5. Benefits of Using CTEs

1. Improved Readability and Organization

CTEs help break down complex queries into logical parts, making them easier to read and understand. Instead of nesting subqueries within other queries, you can use CTEs to organize intermediate result sets and keep the query structure cleaner.

2. Simplified Reusability

Once defined, CTEs can be reused multiple times within the same query. This eliminates the need to repeat subqueries and makes the query more efficient and easier to maintain.

3. Enhanced Performance

In some cases, CTEs can help optimize query performance. By defining intermediate results, the database can potentially reuse the results of the CTE across multiple parts of the query, reducing the amount of computation needed.

4. Recursive Queries

CTEs provide a simple way to perform recursive queries, such as navigating hierarchical structures (e.g., organizational charts, product categories, and bill-of-materials).
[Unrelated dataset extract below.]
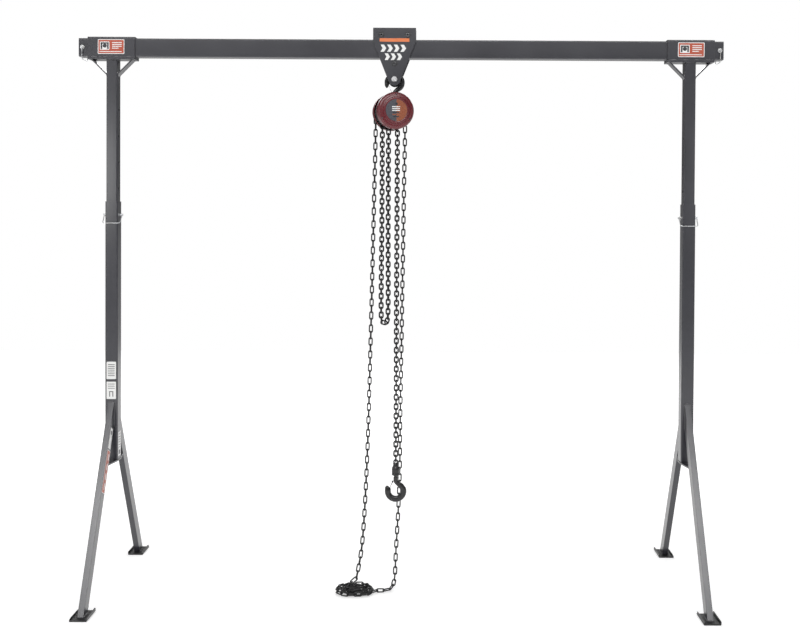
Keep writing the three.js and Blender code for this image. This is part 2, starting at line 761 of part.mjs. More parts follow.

Recursive queries can be extremely complex, but using CTEs simplifies the process.


6. Limitations of CTEs

While CTEs provide many benefits, they also have some limitations:

  • Temporary Nature: CTEs are temporary and exist only for the duration of the query. They cannot be stored in the database permanently like views or tables.
  • Performance Impact: In some cases, particularly with recursive CTEs, performance can be impacted if the recursion depth is very large. It’s important to monitor performance and optimize queries where necessary.
  • Complexity: While CTEs can simplify query structures, overly complex CTEs can make a query harder to debug, especially when multiple recursive CTEs or nested CTEs are involved.